Tally the lines that include the word "More" and reply with nothing but the total.

-- Start Material provided --

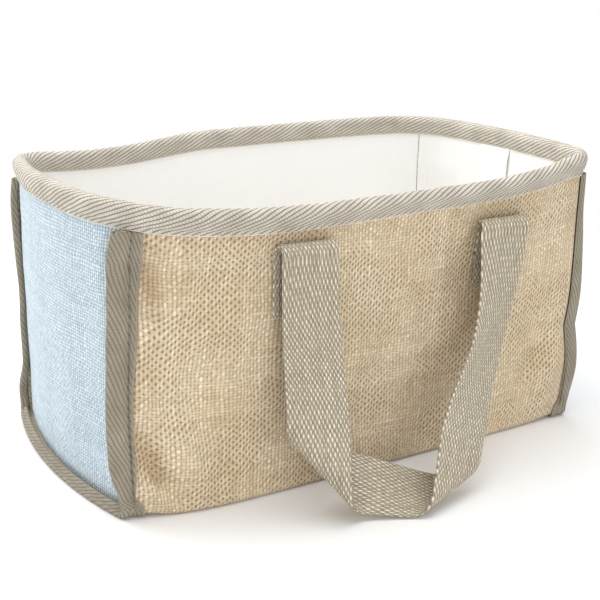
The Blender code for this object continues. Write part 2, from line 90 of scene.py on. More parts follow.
# Soft dents and bulges: place along the wall, height, reach along, reach up, tilt, depth outwards
softSpots = {
    "front": [
        (-0.1525, 0.146, 0.0060, 0.024, 8, -0.0044),    # pocket under the rim by the left seam
        (-0.1500, 0.034, 0.0068, 0.028, 24, -0.0060),   # pocket at the left foot
        (-0.1320, 0.040, 0.0110, 0.034, 18, 0.0032),
        (-0.1480, 0.012, 0.0120, 0.010, 0, 0.0026),     # the foot below it
        (-0.1000, 0.085, 0.0450, 0.045, 0, 0.0012),
        (0.0200, 0.150, 0.0300, 0.020, 0, 0.0010),
        (0.0560, 0.128, 0.0140, 0.030, 0, -0.0022),     # hollow beside the right strap
        (0.1480, 0.060, 0.0110, 0.046, -6, 0.0050),     # the jute swells over the right seam
        (0.1260, 0.050, 0.0060, 0.034, -38, -0.0018),   # soft crease running down from it
        (0.0980, 0.030, 0.0200, 0.022, 0, 0.0014),
        (-0.0200, 0.018, 0.0500, 0.014, 0, 0.0012),
    ],
    "back": [
        (-0.1300, 0.050, 0.0160, 0.040, 12, 0.0020),
        (0.1420, 0.040, 0.0120, 0.030, -16, -0.0022),
        (0.0100, 0.110, 0.0500, 0.040, 0, 0.0012),
        (-0.1480, 0.150, 0.0080, 0.016, 0, -0.0018),
    ],
    "left": [
        (-0.0550, 0.120, 0.0140, 0.040, 8, -0.0016),
        (0.0150, 0.090, 0.0300, 0.045, 0, 0.0014),
        (-0.0500, 0.030, 0.0120, 0.022, -24, -0.0014),
        (0.0600, 0.040, 0.0120, 0.030, 18, -0.0012),
    ],
    "right": [
        (0.0400, 0.110, 0.0160, 0.040, -8, -0.0014),
        (-0.0200, 0.070, 0.0280, 0.040, 0, 0.0014),
        (-0.0600, 0.035, 0.0110, 0.026, -20, -0.0012),
    ],
}
ripple = {"depth": 0.0007, "size": 0.034, "fineShare": 0.45, "fineScale": 2.3,
          "seeds": {"front": 3.1, "back": 11.7, "left": 23.9, "right": 37.3}}


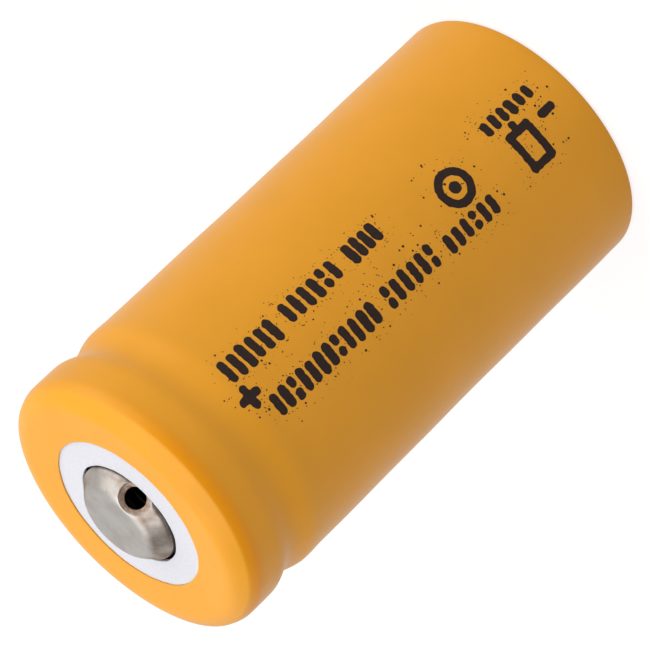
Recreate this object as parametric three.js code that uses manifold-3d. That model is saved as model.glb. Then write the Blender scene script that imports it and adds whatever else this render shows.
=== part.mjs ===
// A 16340-size cylindrical lithium-ion cell, in millimetres.
// +Z is the cell's axis and points to the positive terminal. The origin is the centre of the flat
// negative end. The cell is a crimped steel can that holds a wound roll of electrodes, closed by a
// gasketed cap assembly and covered by a heat-shrunk sleeve.
import * as THREE from "three";
import { mergeVertices } from "three/addons/utils/BufferGeometryUtils.js";
import Module from "manifold-3d";

const wasm = await Module();
wasm.setup();

// ---------------------------------------------------------------- driving dimensions
const SIDES = 32; // sides of every turned piece; the same for all, so that thin gaps stay open
const GAP = 0.03; // clearance between pieces that touch

const SLEEVE_R = 8.2;
const SLEEVE_WALL = 0.14;
const SLEEVE_FACE_Z = 33.32; // outer face of the fold at the positive end
const SLEEVE_FOOT_Z = 0.06; // outer face of the fold at the negative end
const SLEEVE_TOP_HOLE_R = 4.87;
const SLEEVE_BOTTOM_HOLE_R = 6.1;
const SLEEVE_SHOULDER_R = 1.2;
const SLEEVE_FOOT_R = 0.4;
const BULGE = 0.07; // how far the sleeve over the crimped rim stands out past the body

const BEAD_Z = 29.15; // middle of the can's bead groove
const BEAD_WIDTH = 2.7;
const BEAD_DEPTH = 1.05;
const SLEEVE_DIP_WIDTH = 3.0; // the sleeve bridges the bead, so its groove is wide and shallow
const SLEEVE_DIP_DEPTH = 0.32;

const CAN_R = 8.03;
const CAN_WALL = 0.25;
const CAN_LIP_TOP_Z = 32.92;
const CAN_LIP_R = 6.2; // inner edge of the crimped rim
const CAN_SHOULDER_R = 0.85;
const CAN_STEP_Z = 0.24; // the bottom's rim stands this far above its flat contact face
const CAN_FOOT_R = 0.4;
const CONTACT_R = 5.6; // radius of the flat negative contact face

const RING_HOLE_R = 3.27;
const RING_R = 6.9;
const RING_TOP_Z = 33.15;
const RING_THICK = 0.2;

const CAP_TOP_Z = 34.2;
const CAP_SHEET = 0.35;
const CAP_FLANGE_R = 7.2;
const CAP_FLANGE_TOP_Z = 32.1;
const CAP_TOP_R = 2.0; // flat part of the button's top
const CAP_SHOULDER_R = 0.5;
const CAP_SLOPE = THREE.MathUtils.degToRad(44); // of the button's side, from the vertical
const CAP_WALL_R = 3.2; // upright part of the button's wall, below the slope
const CAP_FOOT_R = 0.3;
const VENT_R = 0.95; // the one vent hole in the button's side
const VENT_Z = 33.56; // where its axis meets the button's outer side
const VENT_AZIMUTH = THREE.MathUtils.degToRad(-83);

const STACK_R = 7.2; // rim radius of everything that the gasket holds
const PTC_Z = [31.3, 31.66];
const PTC_HOLE_R = 4.4;
const VENT_DISC_RIM_Z = 31.26;
const VENT_DISC_SHEET = 0.32;
const CID_RING_Z = [30.0, 30.86];
const CID_PLATE_Z = [29.6, 29.94];
const CID_PLATE_R = 5.1;
const CID_HOLES = 6;
const CID_HOLE_R = 0.55;
const CID_HOLE_CIRCLE_R = 3.0;

const GASKET_WALL = 0.42;
const GASKET_Z = [30.1, 32.59];
const GASKET_HOLE_R = 5.6;
const GASKET_LIP_R = 6.0; // inner edge of the lip folded over the cap's flange
const GASKET_BEVEL = 0.5;

const UPPER_DISC_Z = [27.6, 27.8];
const LOWER_DISC_Z = [0.8, 1.0];
const DISC_R = 7.3;

// The wound roll. Layers lie on one spiral, in this order outwards from the core.
const STEPS = 20; // corners in one turn; a layer starts and ends on a corner
const CORE_R = 1.55;
const SEPARATOR = 0.07;
const COATING = 0.18;
const FOIL = 0.06;
const LAYER_GAP = 0.015;
const TAB = 0.12;
const TAPE = 0.04;

// ---------------------------------------------------------------- shape helpers
const vec2 = (x, y) => new THREE.Vector2(x, y);

// Points on an arc in the profile plane, both ends included. Angles are in degrees.
function arc(centreR, centreZ, radius, from, to, count = 5) {
  return Array.from({ length: count }, (_, i) => {
    const a = THREE.MathUtils.degToRad(from + ((to - from) * i) / (count - 1));
    return vec2(centreR + radius * Math.cos(a), centreZ + radius * Math.sin(a));
  });
}

// Points on a smooth groove in a cylinder's side, from its lower edge to its upper edge.
function groove(radius, middleZ, width, depth, count = 8) {
  return Array.from({ length: count }, (_, i) => {
    const t = i / (count - 1) - 0.5;
    return vec2(radius - (depth / 2) * (1 + Math.cos(2 * Math.PI * t)), middleZ + width * t);
  });
}

// A line moved sideways by `distance`, to its left, with mitred corners.
function offset(line, distance) {
  const normal = (a, b) => vec2(a.y - b.y, b.x - a.x).normalize();
  return line.map((p, i) => {
    const before = i > 0 ? normal(line[i - 1], p) : normal(p, line[1]);
    const after = i < line.length - 1 ? normal(p, line[i + 1]) : before;
    const mitre = before.clone().add(after).divideScalar(1 + before.dot(after));
    return p.clone().addScaledVector(mitre, distance);
  });
}

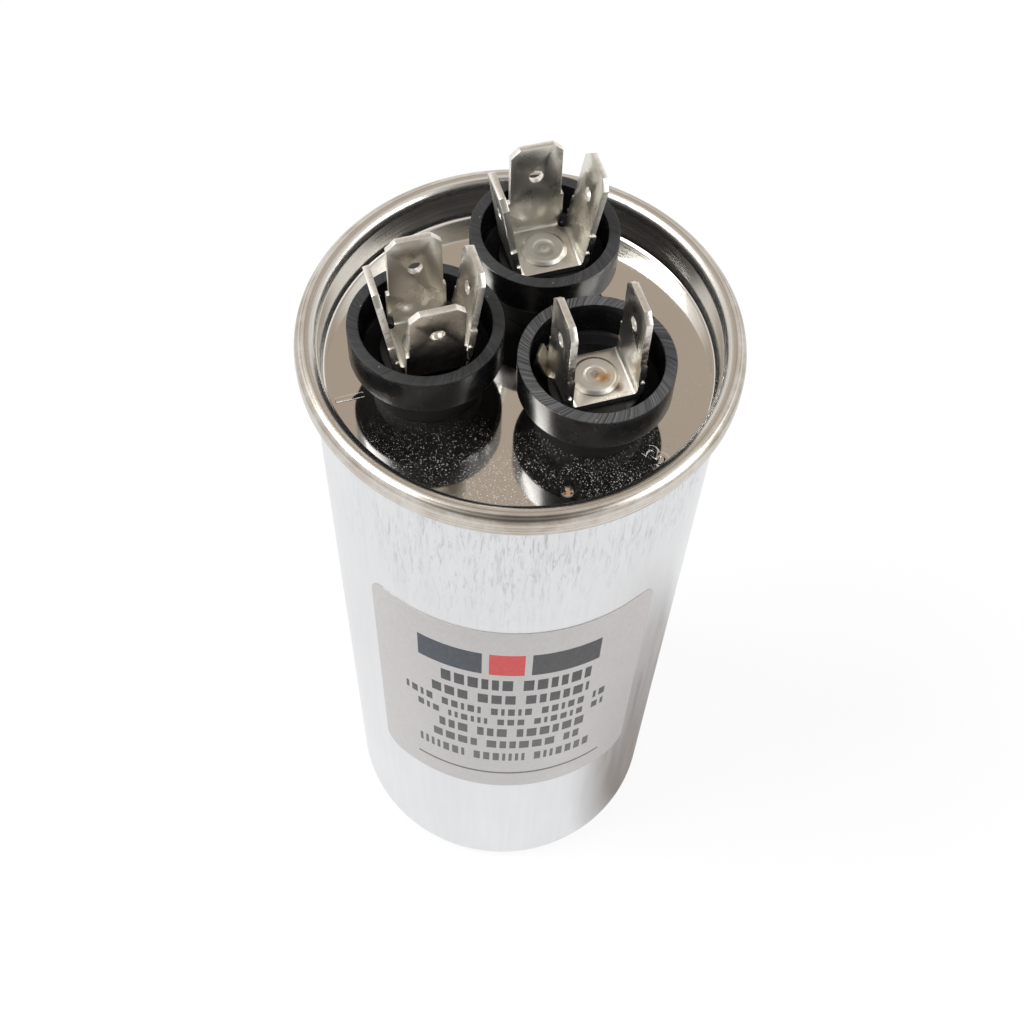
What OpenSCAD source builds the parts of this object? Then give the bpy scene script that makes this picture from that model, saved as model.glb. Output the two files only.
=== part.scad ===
// Dual motor run capacitor: a drawn aluminium can closed by a seamed tinplate lid, with three cupped terminals
// and a two-section film winding inside. Millimetres, +Z up, origin at the centre of the can's foot.
// Seen from above, the common terminal stands on -X, the compressor terminal at 60 degrees from +X
// and the fan terminal at -60 degrees. All blades are square to the X and Y axes.

/* [Can] */
// Outer diameter of the can's wall
can_d = 50; // [46:0.5:60]
// Height from the foot to the top of the rolled seam
can_h = 116; // [90:1:160]
// Thickness of the can's sheet
can_t = 0.5; // [0.4:0.05:0.7]
// Outer radius where the wall turns into the foot
foot_r = 3; // [2:0.25:4]
// How far the wall is necked in below the seam
neck_in = 0.1; // [0.05:0.05:0.3]
// Height of the slope between the wall and its neck
neck_h = 0.6; // [0.4:0.1:1.2]

/* [Lid and rolled seam] */
// Thickness of the lid's sheet
lid_t = 0.5; // [0.4:0.05:0.6]
// Depth of the lid's panel below the top of the seam
lid_depth = 5.5; // [5:0.25:8]
// Height of the rolled seam
seam_h = 3.2; // [3:0.1:4.2]
// Play between two folded layers of the seam
seam_gap = 0.1; // [0.06:0.02:0.14]
// Radius at the middle of the sheet where the panel turns up into the wall
panel_bend_r = 0.9; // [0.6:0.1:1.5]

/* [Label] */
// Width of the label, measured around the can
label_w = 43; // [30:1:60]
// Height of the label
label_h = 56; // [40:1:70]
// Height of the label's lower edge above the foot
label_z = 30.5; // [10:0.5:40]
// Thickness of the label's film
label_t = 0.08; // [0.06:0.01:0.12]
// Radius of the label's corners
label_corner_r = 3; // [1:0.5:6]
// Direction in which the middle of the label faces, in degrees from +X
label_turn = -110; // [-180:5:180]

/* [Terminal cups] */
// Outer diameter of a cup's ring
cup_d = 18; // [16:0.5:19]
// Thickness of the ring's wall
cup_wall = 1.4; // [1:0.1:1.8]
// Height from the lid's panel to the cup's rim
cup_h = 10.5; // [9.5:0.25:13]
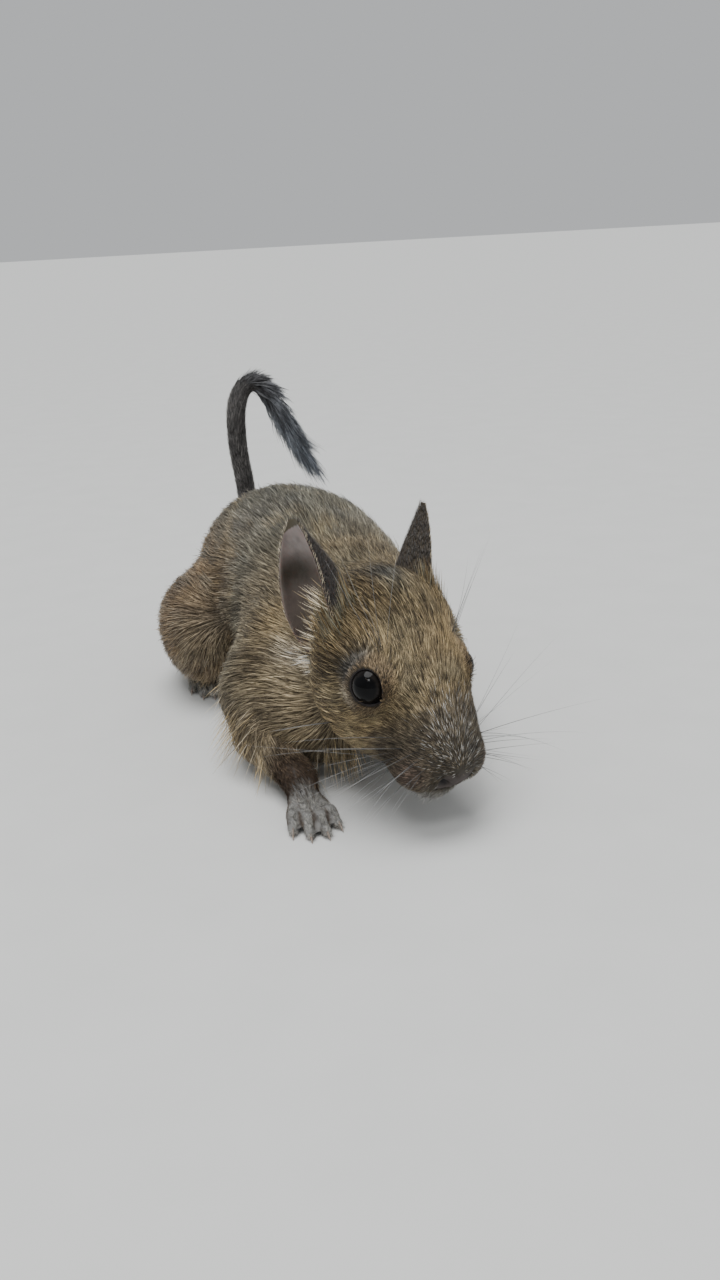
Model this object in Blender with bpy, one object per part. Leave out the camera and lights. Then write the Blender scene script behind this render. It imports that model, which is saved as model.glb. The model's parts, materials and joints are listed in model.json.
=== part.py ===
"""A degu crouching on the floor, as a still, life-size museum model, in metres with +Z up.

The animal faces -Y, its right side is -X, and its feet stand on z = 0. Every form is a ball, a
tapered limb or a curved sheet with a few named sizes in millimetres. The forms of the body melt
into one another, and the whole is then parted into head, neck, torso and legs by thin cuts.
"""

import math
import random

import bmesh
import bpy
import numpy as np
from mathutils import Matrix, Vector

MM = 0.001
GAP = 0.3

# Driving sizes of the animal, in millimetres.
HEAD_LENGTH = 46.0
TORSO_LENGTH = 92.0
BACK_HEIGHT = 52.0
EYE_RADIUS = 4.1
EAR_HEIGHT = 27.5
EAR_WIDTH = 15.0
FINGER_LENGTH = 8.2
HIND_TOE_LENGTH = 8.5
TAIL_RADIUS = 3.3
LOCK_LENGTH = 15.5
LOCK_WIDTH = 2.6

# The sizes that the numbers of the forms below were written for.
REFERENCE_HEAD = 46.0
REFERENCE_TORSO = 92.0
REFERENCE_BACK = 52.0

# The pose: where the middle of the eyes is, and how the head turns on the neck.
HEAD_PLACE = (-0.5, -77.0, 29.3)
HEAD_YAW = 13.0
HEAD_PITCH = 24.0
HEAD_ROLL = -4.0

# The whole is set so that its box is centred on the origin.
CENTRE_SHIFT = (0.0, 18.3, 0.0)

# Colour and roughness of each kind of surface.
COLOURS = {
    "fur": ((0.235, 0.175, 0.105), 0.85),
    "ear": ((0.17, 0.13, 0.125), 0.7),
    "eye": ((0.006, 0.006, 0.008), 0.06),
    "paw": ((0.36, 0.34, 0.32), 0.8),
    "brush": ((0.045, 0.042, 0.045), 0.8),
}


def unit(vector):
    vector = np.asarray(vector, float)
    return vector / np.linalg.norm(vector)


def turn(yaw=0.0, pitch=0.0, roll=0.0):
    """Rotation for a body that faces -Y: yaw swings it to its left, pitch lowers its nose, roll lifts its left side."""
    about_z = Matrix.Rotation(math.radians(yaw), 3, "Z")
    about_x = Matrix.Rotation(math.radians(pitch), 3, "X")
    about_y = Matrix.Rotation(math.radians(-roll), 3, "Y")
    return np.array(about_z @ about_x @ about_y)


class Frame:
    """A place and a turn. Local axes: x to the animal's left, y backwards and z up, as in the world."""

    def __init__(self, origin=(0, 0, 0), rotation=None, scale=1.0):
        self.origin = np.array(origin, float)
        self.rotation = np.eye(3) if rotation is None else rotation
        self.scale = scale

    def point(self, local):
        return self.origin + self.rotation @ (np.asarray(local, float) * self.scale)

    def points(self, local):
        return self.origin + (np.asarray(local, float) * self.scale) @ self.rotation.T


BODY = Frame()
HEAD = Frame(
    HEAD_PLACE, turn(HEAD_YAW, HEAD_PITCH, HEAD_ROLL), HEAD_LENGTH / REFERENCE_HEAD
)


# Each foreleg by its side: its elbow, its wrist and how far the foot turns out, in degrees.
FORELEGS = {
    -1: (np.array((-23.0, -45.0, 9.0)), np.array((-21.3, -64.0, 5.4)), 5.0),
    1: (np.array((19.5, -31.0, 9.0)), np.array((14.0, -47.0, 5.4)), 2.0),
}

# Each eye by its side in the head's frame, as if on the animal's left, and the way it looks.
EYE_PLACES = {-1: np.array((10.3, -0.6, 0.3)), 1: np.array((9.6, -0.6, 0.2))}
EYE_AXIS = unit((0.84, -0.44, 0.31))


class Ball:
    """An ellipsoid in a frame, which melts into its neighbours over the width blend."""

    def __init__(self, centre, radii, rotation=None, frame=BODY, blend=6.0):
        self.centre = frame.point(centre)
        self.radii = np.array(radii, float) * frame.scale
        self.axes = frame.rotation @ (np.eye(3) if rotation is None else rotation)
        self.blend = blend

    def distance(self, points):
        local = (points - self.centre) @ self.axes
        near = np.linalg.norm(local / self.radii, axis=1)
        slope = np.linalg.norm(local / self.radii**2, axis=1)
        return near * (near - 1.0) / np.maximum(slope, 1e-9)

    def add_shell(self, mesh):
        scale = Matrix(np.diag(self.radii).tolist())
        matrix = (Matrix(self.axes.tolist()) @ scale).to_4x4()
        matrix.translation = Vector(self.centre)
        bmesh.ops.create_icosphere(mesh, subdivisions=3, radius=1.0, matrix=matrix)


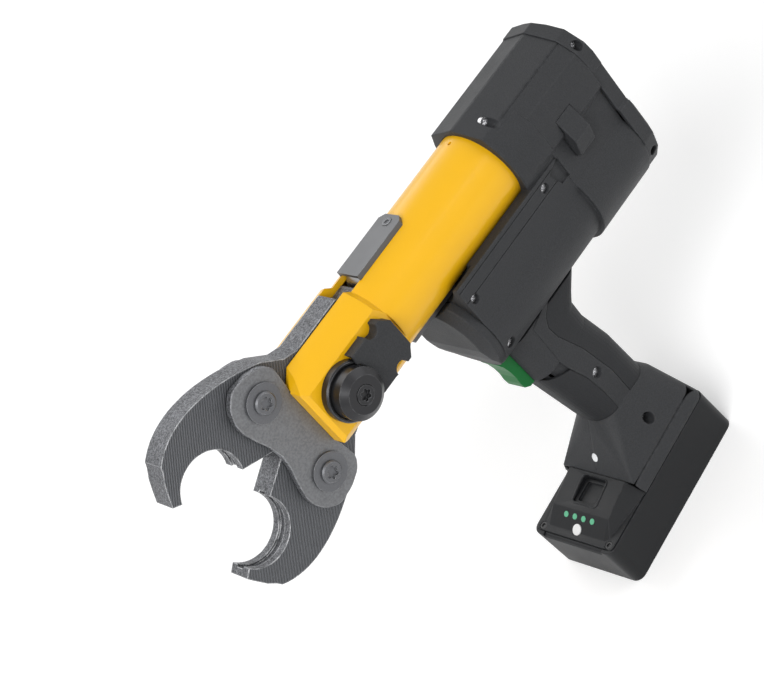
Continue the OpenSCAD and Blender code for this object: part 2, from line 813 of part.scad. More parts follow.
// Screws put in from the near side: X, Z, seat of the head in Y, end of the shank in Y, shank and head radius
shell_screw_places = [
    [-73, -73.5, -24, 20, shank_r, head_r], [-34.7, grip_mid - 4, -11.5, 7.5, shank_r, head_r],
    [-31.7, grip_low - 13, -17, 13, shank_r, head_r], [13.3, 28.3, -13, 12, thin_shank_r, thin_head_r],
    [9, -24.5, -27.5, -21.5, thin_shank_r, thin_head_r], [-73.7, -31, -27, -21, thin_shank_r, thin_head_r]
];
cover_screw_places = [
    [86.4, 19, -25, -19, thin_shank_r, thin_head_r], [86, -74.4, -25, -19, thin_shank_r, thin_head_r]
];

module screw_bosses(places) {
    for (p = places) translate([p[0], 0, p[1]]) rod_y(p[2] - 8, max(-p[2] + 8, p[3] + 1), p[5] + boss_wall);
}

// The near shell has the pockets of the screws, the far shell the blind bores of those that reach it
module screw_cuts(places, far) {
    for (p = places) translate([p[0], 0, p[1]]) {
        if (!far) rod_y(-deck * 2, p[2], p[5] + pass);
        if (!far) rod_y(-deck, min(thru, p[3]), p[4] + seat_gap);
        if (far && p[3] > 0) rod_y(-p[3] - thru, thru, p[4] + seat_gap);
    }
}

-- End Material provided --

- Solution to this task
2